«Los que lo tocaban se ponían sanos» (Mc 6, 56)
Incluso para resucitar a los muertos, el Salvador no se contenta con actuar sólo de palabra, portadora en sí de órdenes divinas. Para esta obra tan magnífica, toma como cooperadora, si se puede decir así, su propia carne a fin de que se vea que ella tiene el poder de dar la vida, y para demostrar que es una con él: es, en efecto, su carne, la de él y no un cuerpo extraño.
Es eso lo que ocurrió cuando resucitó a la hija del jefe de la sinagoga, al decirle: «¡Niña, levántate!» (Mc 5,41). La cogió de la mano, según está escrito. Porque era Dios, le devolvió la vida por un mandato todopoderoso, y la vivificó a través del contacto con su santa carne –con lo cual testifica que tanto en su cuerpo como en su palabra, obraba una misma energía. Igualmente, cuando llegó a una ciudad que se llamaba Naím, en la que llevaban a enterrar al hijo único de la viuda, llegó y tocó el féretro diciendo: «¡Muchacho, a ti te lo digo, levántate!» (Lc 7,14).
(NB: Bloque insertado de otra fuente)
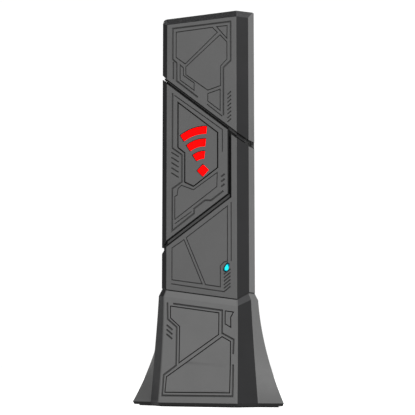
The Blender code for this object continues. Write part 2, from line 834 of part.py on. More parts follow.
def contact_bars(low_depth, low, high):
    bars = []
    for place_number in (-1.5, -0.5, 0.5, 1.5):
        x = place_number * contact_pitch
        bars.append(((x - contact_width / 2, depth(low_depth), low),
                     (x + contact_width / 2, depth(low_depth + contact_thickness), high)))
    return bars


def sleeve(name, half_across, half_up, corner, sheet, low, high, centre):
    """Rounded rectangular tube that stands upright."""
    outer = extruded(name, rounded_rectangle(half_across, half_up, corner, centre), low, high)
    inner = rounded_rectangle(half_across - sheet, half_up - sheet,
                              max(corner - sheet, corner / 4), centre)
    cut(outer, extruded(name + "_inside", inner, low - beyond, high + beyond))
    return outer


def make_plug():
    tail_z = neck_floor_z + plug_tail
    shell = sleeve("usb_plug_shell", plug_width / 2, plug_thickness / 2, plug_corner,
                   plug_sheet, plug_tip_z, tail_z, (0, plug_y))
    finish(shell, nickel_steel, adapter)
    tongue_half = plug_width / 2 - plug_sheet - fit_gap
    front = plug_depth - plug_thickness / 2 + plug_sheet + fit_gap
    tongue = box("usb_plug_tongue", *plug_box(tongue_half, front, front + tongue_thickness,
                                              plug_tip_z + fit_gap, tail_z))
    finish(tongue, liner_black, adapter)
    bars = contact_bars(front + tongue_thickness + fit_gap / 2, plug_tip_z + 1.5 * mm,
                        tail_z - 1.0 * mm)
    row_of("plug_contact", bars, gold_contact, adapter)


def make_receptacle():
    foot = board_z_top + fit_gap
    mouth = neck_floor_z - 2 * fit_gap - liner_floor
    shell = sleeve("receptacle_shell", plug_width / 2 + fit_gap + plug_sheet,
                   plug_thickness / 2 + fit_gap + plug_sheet, plug_corner + fit_gap,
                   plug_sheet, foot, mouth, (0, plug_y))
    finish(shell, nickel_steel, cradle)
    block_half = plug_width / 2
    block = box("receptacle_tongue",
                *plug_box(block_half, plug_depth - plug_thickness / 2,
                          plug_depth + plug_thickness / 2, foot + fit_gap,
                          plug_tip_z - fit_gap))
    back = plug_depth + plug_thickness / 2 - plug_sheet - fit_gap
    leaf = box("receptacle_leaf",
               *plug_box(plug_width / 2 - plug_sheet - fit_gap, back - tongue_thickness, back,
                         foot + 2 * fit_gap, mouth - fit_gap))
    join(block, leaf)
    finish(block, liner_black, cradle)
    bars = contact_bars(back - tongue_thickness - fit_gap / 2 - contact_thickness,
                        plug_tip_z + 1.0 * mm, mouth - 1.5 * mm)
    row_of("receptacle_contact", bars, gold_contact, cradle)


# ------------------------------------------------------------------------ cradle shell

def foot_section():
    """The cradle's widest outline, with the same corners as the stick's section."""
    edge = cradle_front_y
    wing = Vector((base_width / 2, edge + foot_wing_depth))
    rear = Vector((foot_rear_half, base_depth / 2))
    share = (half_width - front_half) / rear_chamfer
    between = wing.lerp(rear, share)
    right = [Vector((front_half + foot_front_flare, edge)),
             Vector((half_width + foot_corner_flare, edge + foot_corner_depth)),
             wing, between, rear]
    left = [Vector((-point.x, point.y)) for point in right]
    return [left[0], *right, *reversed(left[1:])]


def ease(share, straight):
    """Share of the flare at a share of the height, part straight and part curved."""
    return straight * share + (1 - straight) * share * share


# How straight each corner's line is, from the front corner round to the rear.
front_line, corner_line, wing_line = 0.1, 0.8, 0.3
right_lines = [front_line, corner_line, wing_line, wing_line, wing_line]
corner_lines = [right_lines[0], *right_lines, *reversed(right_lines[1:])]


def flare_outline(share):
    """The cradle from above, from share 0 under the rim's bevel to share 1 at the foot."""
    top = section(-rim_step)
    return [Vector(high).lerp(low, ease(share, line))
            for high, low, line in zip(top, foot_section(), corner_lines)]


def flare_ring(share, inset=0.0):
    """Corners of the cradle at a share of the flare, in space."""
    outline = flare_outline(share)
    rim = [rim_z(point[0]) - rim_bevel for point in section()]
    heights = [widest_z + (1 - share) * (height - widest_z) for height in rim]
    return [Vector((*point, height))
            for point, height in zip(inset_outline(outline, inset), heights)]


def flat_ring(outline, height):
    return [Vector((*point, height)) for point in outline]


def loft(name, rings):
    """Closed solid through rings of equal count, listed from the top down.

    The top ring may follow the rim's V, so its cap is split along the V's lowest line,
    which joins the right-hand front corner to the point on the right-hand rear chamfer.
    """
    bm = bmesh.new()
    rows = [[bm.verts.new(point) for point in ring] for ring in rings]
    count = len(rows[0])
    for upper, lower in zip(rows, rows[1:]):
        for index in range(count):
            after = (index + 1) % count
            bm.faces.new((lower[index], lower[after], upper[after], upper[index]))
    front_corner, rear_corner = 1, 4
    top = rows[0]
    bm.faces.new(top[front_corner:rear_corner + 1])
    bm.faces.new(top[rear_corner:] + top[:front_corner + 1])
    bm.faces.new(list(reversed(rows[-1])))
    bmesh.ops.recalc_face_normals(bm, faces=bm.faces)
    mesh = bpy.data.meshes.new(name)
    bm.to_mesh(mesh)
    bm.free()
    return place(name, mesh)


def flare_rings(first, inset=0.0):
    return [flare_ring(first + (1 - first) * level / flare_levels, inset)
            for level in range(flare_levels + 1)]


def outer_loft(name):
    rim = [Vector((*point, rim_z(point.x))) for point in section()]
    foot = flat_ring(inset_outline(foot_section(), shell_taper), shell_low_z)
    return loft(name, [rim, *flare_rings(0.0), foot])


def inner_loft(name, inset):
    """Inside of the flare, from under the rim's collar down past the foot."""
    collar_share = 0.05
    foot = flat_ring(inset_outline(foot_section(), inset), shell_low_z - beyond)
    return loft(name, [*flare_rings(collar_share, inset), foot])


def shell_boss_places():
    """Two bosses in the wings and two behind, each over a base screw."""
    wing = (wing_boss_x, cradle_front_y + foot_wing_depth + wing_boss_inset[1])
    rear = (foot_rear_half - rear_boss_inset[0], base_depth / 2 - rear_boss_inset[1])
    return [(side * x, y) for side in (-1, 1) for x, y in (wing, rear)]


def boss_web(name, x, y, low, high):
    """Upright web from a boss out through the wall, sideways or, behind, backwards."""
    half = shell_boss_web / 2
    low += half
    high -= half
    if y > 0:
        return box(name, (x - half, y + half, low), (x + half, base_depth, high))
    near, far = sorted((x + math.copysign(half, x), math.copysign(base_width, x)))
    return box(name, (near, y - half, low), (far, y + half, high))


def inlet_outline(grow):
    half_up = inlet_height / 2 + grow
    return rounded_rectangle(inlet_width / 2 + grow, half_up, half_up * 0.96, (0, inlet_z))


def make_cradle_shell():
    shell = outer_loft("cradle_shell")
    cut(shell, inner_loft("shell_inside", shell_wall),
        extruded("neck_way", section(well_inset), neck_floor_z, rim_z(-half_width) + beyond))
    low = plate_top + fit_gap
    high = low + shell_boss_height
    for number, (x, y) in enumerate(shell_boss_places()):
        boss = cylinder(f"shell_boss_{number}", shell_boss_radius, low, high, (x, y))
        join(boss, boss_web(f"boss_web_{number}", x, y, low, high))
        keep(boss, inner_loft(f"boss_limit_{number}", shell_wall / 2))
        join(shell, boss)
    for number, centre in enumerate(shell_boss_places()):
        cut(shell, cylinder(f"shell_pilot_{number}", screw_radius + fit_gap, 0,
                            plate_top + shell_boss_height * 0.7, centre))
    cut(shell, extruded("inlet_way", inlet_outline(fit_gap), inlet_back_y - 2 * mm,
                        base_depth / 2 + beyond, "Y"))
    finish(shell, panel_grey, cradle)


# -------------------------------------------------------------------- cradle internals

def make_liner():
    """Cup that guides the neck, on four legs that stand on the cradle's board."""
    rim_under = rim_low_z - rim_bevel
    top = rim_under - liner_rim_drop
    floor_top = neck_floor_z - fit_gap
    low = floor_top - liner_floor
    liner = extruded("socket_liner", section(well_inset - liner_wall), low, top)
    cut(liner, extruded("liner_room", section(well_inset), floor_top, top + beyond),
        extruded("liner_plug_way",
                 rounded_rectangle(plug_width / 2 + fit_gap, plug_thickness / 2 + fit_gap,
                                   plug_corner + fit_gap, (0, plug_y)),
                 low - beyond, floor_top + fit_gap))
    leg = liner_leg_half
    leg_x = front_half - liner_leg_inset
    leg_depths = (front_chamfer, body_depth - front_chamfer)
    for number, (side, back) in enumerate((side, back) for side in (-1, 1) for back in leg_depths):
        join(liner, box(f"liner_leg_{number}",
                        (side * leg_x - leg, depth(back) - leg, board_z_top + fit_gap),
                        (side * leg_x + leg, depth(back) + leg, low + liner_floor / 2)))
    finish(liner, liner_black, cradle)


def post_places():
    return [(side * (wing_boss_x - post_inset), plug_y + post_setback) for side in (-1, 1)]


def make_cradle_board():
    back = shell_boss_places()[1][1] - shell_boss_radius - 2 * fit_gap
    side = wing_boss_x - shell_boss_radius - cradle_board_side_gap
    right = [(side - cradle_board_corner, front_y), (side, front_y + cradle_board_corner),
             (side, back), (cradle_tail_half_width, back),
             (cradle_tail_half_width, inlet_back_y)]
    outline = right + [(-x, y) for x, y in reversed(right)]
    board = extruded("cradle_board", outline, cradle_board_z, board_z_top)
    for number, centre in enumerate(post_places()):
        cut(board, cylinder(f"board_hole_{number}", screw_radius + fit_gap,
                            cradle_board_z - beyond, board_z_top + beyond, centre))
    finish(board, board_green, cradle)


def upright_screws(name, places, head_radius, shank, head):
    """Like screws, each a node of its own. shank and head are lowest and highest Z."""
    for number, centre in enumerate(places, 1):
        screw = cylinder(f"{name}_{number}", screw_radius, *shank, centre)
        join(screw, cylinder(f"{name}_head_{number}", head_radius, *head, centre))
        finish(screw, zinc_steel, cradle)


def make_base():
    top_share = 1 - (plate_top - widest_z) / (rim_low_z - rim_bevel - widest_z)
    plate = extruded("base_plate",
                     inset_outline(flare_outline(top_share), shell_wall + fit_gap),
                     plate_z, plate_top)
    post_top = cradle_board_z - fit_gap
    for number, centre in enumerate(post_places()):
        join(plate, cylinder(f"post_{number}", post_radius, plate_top - fit_gap, post_top,
                             centre))
    for number, centre in enumerate(post_places()):
        cut(plate, cylinder(f"post_pilot_{number}", screw_radius + fit_gap,
                            plate_top - plate_thickness / 2, post_top + beyond, centre))
    head_room = base_screw_head_height + fit_gap
    for number, centre in enumerate(shell_boss_places()):
        cut(plate,
            cylinder(f"plate_hole_{number}", screw_radius + fit_gap, -beyond,
                     plate_top + fit_gap, centre),
            cylinder(f"plate_sink_{number}", base_screw_head_radius + fit_gap, -beyond,
                     plate_z + head_room, centre))
    finish(plate, liner_black, cradle)

    upright_screws("base_screw", shell_boss_places(), base_screw_head_radius,
                   (plate_z + head_room / 2, plate_top + shell_boss_height * 0.6),
                   (plate_z, plate_z + base_screw_head_height))
    board_head_z = board_z_top + fit_gap
    upright_screws("board_screw", post_places(), screw_head_radius,
                   (plate_top, board_head_z + screw_head_height / 2),
                   (board_head_z, board_head_z + screw_head_height))

    half_across = wing_boss_x - shell_boss_radius - ballast_side_gap
    rear_limit = shell_boss_places()[1][1] - shell_boss_radius - 2 * fit_gap
    front_limit = cradle_front_y + shell_wall + ballast_front_gap
    ballast = box("ballast_plate", (-half_across, front_limit, plate_top + fit_gap),
                  (half_across, rear_limit, plate_top + fit_gap + ballast_thickness))
    for number, centre in enumerate(post_places()):
        cut(ballast, cylinder(f"ballast_hole_{number}", post_radius + fit_gap, 0,
                              cradle_board_z, centre))
    finish(ballast, zinc_steel, cradle)

    pad = extruded("foot_pad", inset_outline(foot_section(), pad_inset), 0, pad_thickness)
    finish(pad, rubber_black, cradle)


def make_inlet():
    front = inlet_back_y - inlet_length
    shell = extruded("inlet_shell", inlet_outline(0), front, inlet_back_y, "Y")
    cut(shell, extruded("inlet_inside", inlet_outline(-inlet_sheet), front + inlet_sheet,
                        inlet_back_y + beyond, "Y"))
    finish(shell, nickel_steel, cradle)
    half_across = inlet_width / 2 - inlet_tongue_margin
    tongue = box("inlet_tongue",
                 (-half_across, front + 2 * inlet_sheet, inlet_z - inlet_tongue_half),
                 (half_across, inlet_back_y - 2 * inlet_sheet, inlet_z + inlet_tongue_half))
    finish(tongue, liner_black, cradle)


# ---------------------------------------------------------------------------- assembly

make_covers()
make_rear_shell()
make_mid_frame()
make_emblem()
make_status_lens()
make_shell_screws()
make_board()
make_heat_path()
make_antennas()
make_plug()
make_receptacle()
make_cradle_shell()
make_liner()
make_cradle_board()
make_base()
make_inlet()
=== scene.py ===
"""Looks of the wireless adapter and its desk cradle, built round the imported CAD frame.

Lengths are in metres in the frame's own axes: +Z up, the front faces -Y and +X is to the
right. The adapter's covers, emblem panel, rear shell and middle frame and the cradle's
shell are made again here, with dark chamfers, rounded edges on all but the middle frame,
and engraved lines on all but the emblem panel. The other CAD nodes stay and get materials.
"""

import json
import math

import bmesh
import bpy
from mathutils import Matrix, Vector


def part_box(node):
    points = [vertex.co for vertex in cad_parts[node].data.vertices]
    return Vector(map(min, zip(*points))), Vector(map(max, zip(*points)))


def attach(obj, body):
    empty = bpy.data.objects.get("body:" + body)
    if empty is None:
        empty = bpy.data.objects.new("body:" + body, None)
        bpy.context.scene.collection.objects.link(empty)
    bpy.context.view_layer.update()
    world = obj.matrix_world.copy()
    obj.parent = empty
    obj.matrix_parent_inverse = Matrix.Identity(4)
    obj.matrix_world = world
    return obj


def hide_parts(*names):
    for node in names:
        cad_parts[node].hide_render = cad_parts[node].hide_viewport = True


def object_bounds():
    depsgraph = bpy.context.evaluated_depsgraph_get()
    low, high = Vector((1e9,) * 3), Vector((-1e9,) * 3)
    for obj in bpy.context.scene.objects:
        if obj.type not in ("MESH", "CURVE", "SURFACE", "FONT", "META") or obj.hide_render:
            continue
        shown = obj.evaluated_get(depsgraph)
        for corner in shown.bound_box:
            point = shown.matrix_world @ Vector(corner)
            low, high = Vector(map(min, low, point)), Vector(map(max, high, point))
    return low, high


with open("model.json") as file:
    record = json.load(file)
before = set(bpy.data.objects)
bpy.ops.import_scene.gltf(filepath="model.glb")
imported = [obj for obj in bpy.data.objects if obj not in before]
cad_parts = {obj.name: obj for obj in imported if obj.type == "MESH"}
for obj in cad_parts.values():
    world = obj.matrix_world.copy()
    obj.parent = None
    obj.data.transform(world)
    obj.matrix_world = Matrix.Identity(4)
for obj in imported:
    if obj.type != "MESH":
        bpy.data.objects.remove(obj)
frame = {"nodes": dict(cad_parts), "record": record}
cad_low, cad_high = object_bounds()

mm = 0.001

# ------------------------------------------------------- places read from the CAD frame

base_low, base_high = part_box("cradle_shell")
inlet_low, inlet_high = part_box("inlet_shell")
neck_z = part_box("mid_frame")[0].z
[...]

Así que, no sólo confiere a su palabra el poder de resucitar a los muertos, sino que sobre todo, para mostrar que su cuerpo es vivificante, toca a los muertos, y a través de su carne hace pasar la vida a sus cadáveres. Si el sólo contacto con su carne sagrada da la vida a un cuerpo que se descompone ¿qué provecho no vamos a encontrar en su vivificante eucaristía cuando hagamos de ella nuestro alimento? Transformará totalmente en un bien para sí mismos, o sea, la inmortalidad, a los que habrán participado de ella.